Die Gag-Dichte ist in dem Stück, Neil-Simon untypisch, nicht sehr hoch. Hier und da einmal ein passender Kalauer, aber ansonst bleibt das Spiel um das Leben im Präkariat eher bedrückend als humorig. Die vielleicht bald dazukommenden jüdischen Verwandten aus Europa schweben wie ein Damoklesschwert über der Familie. Aber dennoch gibt der Vater Durchhalteparolen aus. Platz ist ja schließlich in der kleinsten Küche, auch wenn sie gerade einmal so groß ist, dass sie zwei Herdplatten und einen Kühlschrank ausmacht.

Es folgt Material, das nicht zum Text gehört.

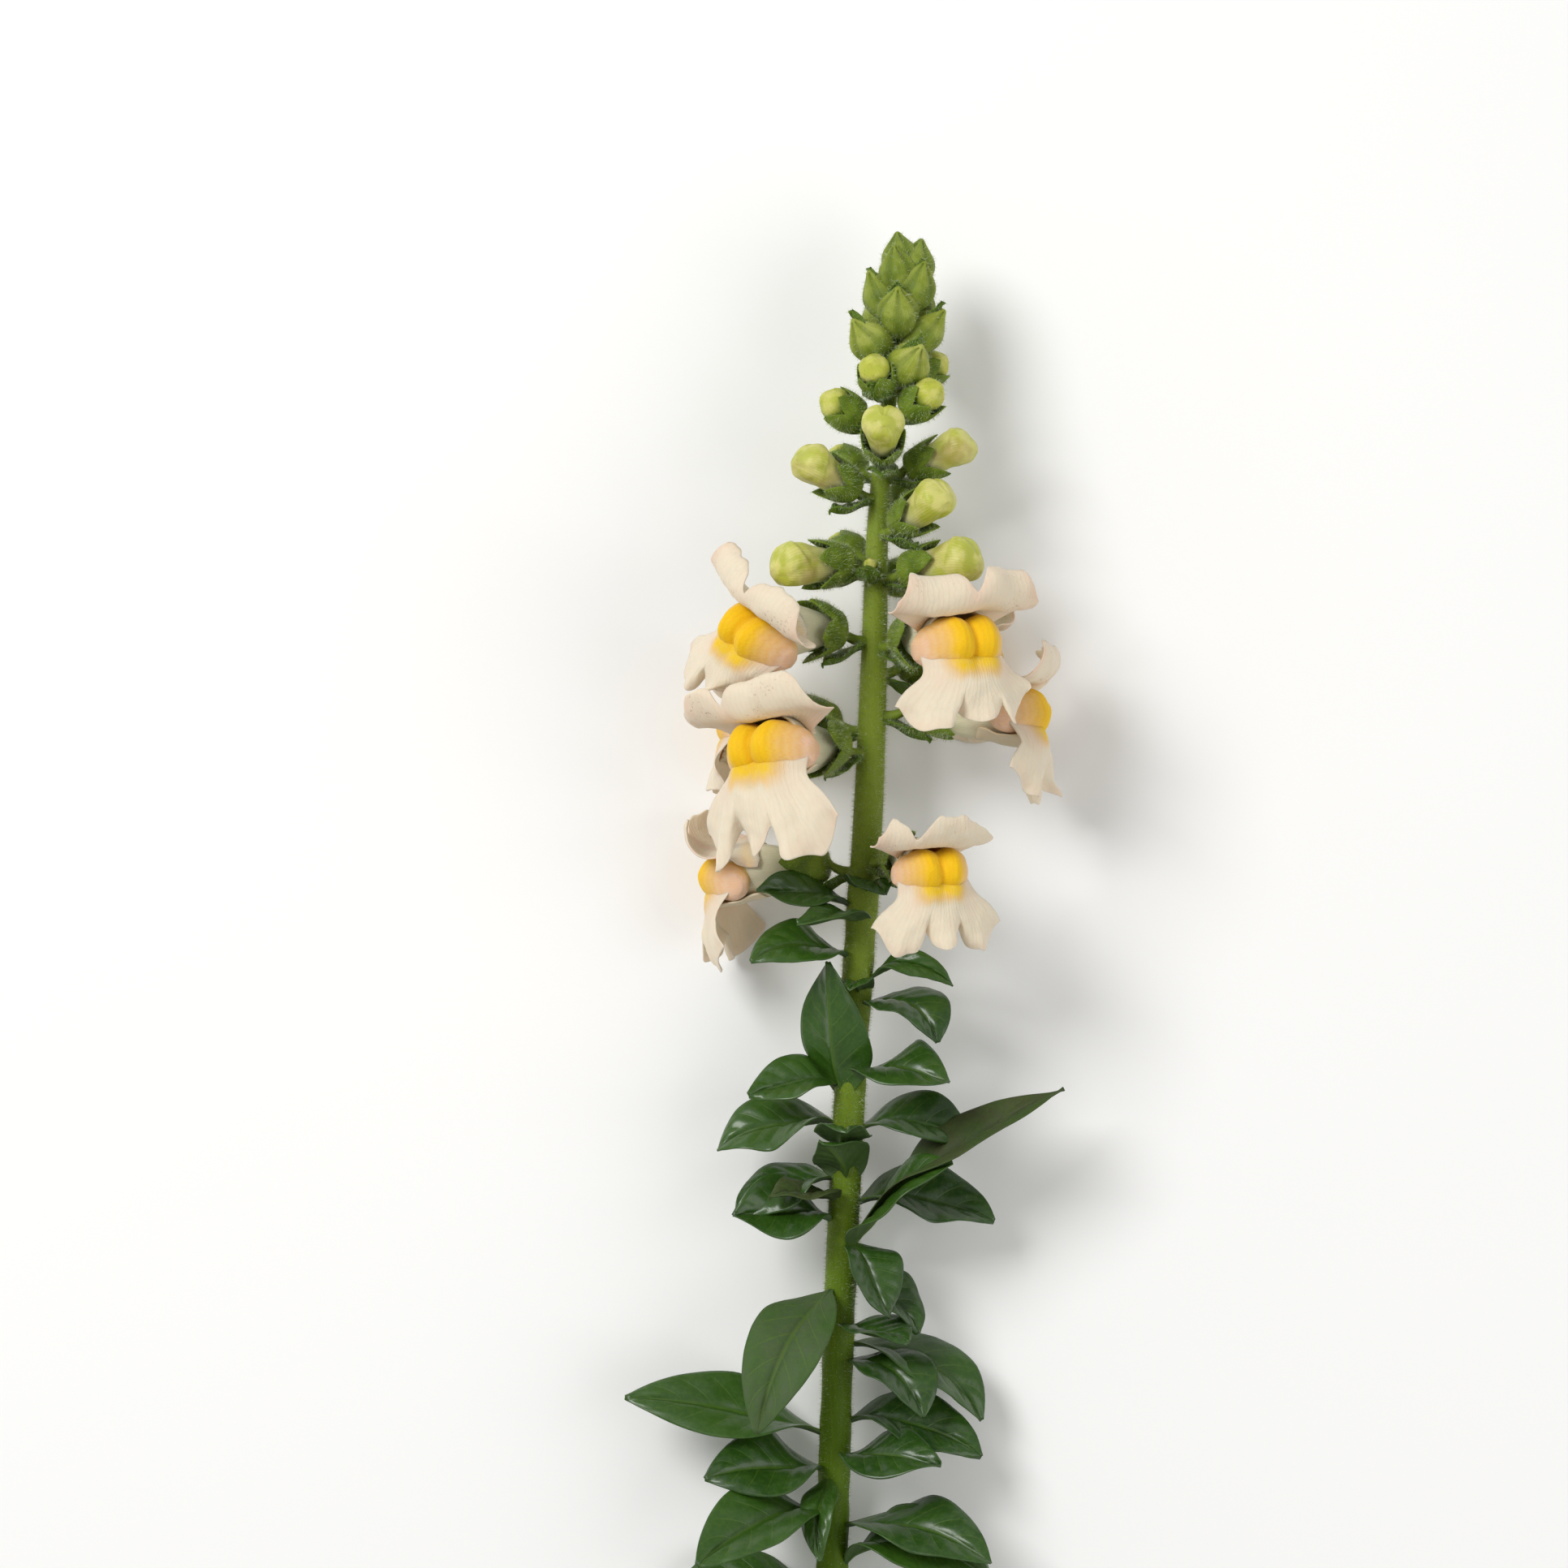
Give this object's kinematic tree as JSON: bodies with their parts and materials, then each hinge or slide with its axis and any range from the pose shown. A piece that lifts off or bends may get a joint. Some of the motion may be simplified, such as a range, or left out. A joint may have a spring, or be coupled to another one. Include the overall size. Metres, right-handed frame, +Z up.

Während des Abends darf man tief in die familiären Unbillen eintauchen. Miterleben, wie Blanche sich für einen Verehrer aufbrezelt, der sie dann doch sitzen lässt. Herrlich wie Stöger sich im Minutentakt von einer Femme fatal hin zu einem abgetakelten Heimchen wandelt. Man darf mit Kate mitfiebern, die das O.K. ihrer Mutter und ihres Onkels benötigt, um von der Schule abzugehen und Tänzerin zu werden. Und man darf auch Anteil nehmen am Missgeschick von Stanley, der in einer finanziell engen Zeit zuerst seinen Job aufs Spiel setzt und dann seinen ganzen Lohn beim Kartenspiel verliert. Die Figuren sind liebenswert herausgearbeitet und toll umgesetzt. Das Schmollen von Laurie erinnert so manchen und so manche aus dem Publikum an die eigenen pubertierenden Kinder und die Hyperaktivität von Eugene, der seine Familie mit filmischen Close-ups festhält, ist ebenfalls vielen aus der eigenen Erziehung des Nachwuchses nur zu gut bekannt. Der Abend lebt vom Ensemble und dem wirklich grandiosen Bühnenbild. Die Beengtheit der Wohnsituation, die prekären Arbeitsverhältnisse, die Unterbeschäftigung der Frauen, die es nicht schaffen, sich im Arbeitsmarkt zu integrieren – all das sind zwar auch heutige Themen. Allerdings wird der Transfer in unsere Gegenwart nur mit Requisiten und der Ausstattung selbst angedeutet. Das einzige Manko des Abends, der dem Publikum jedoch, dem Applaus zu urteilen, großes Vergnügen bescherte.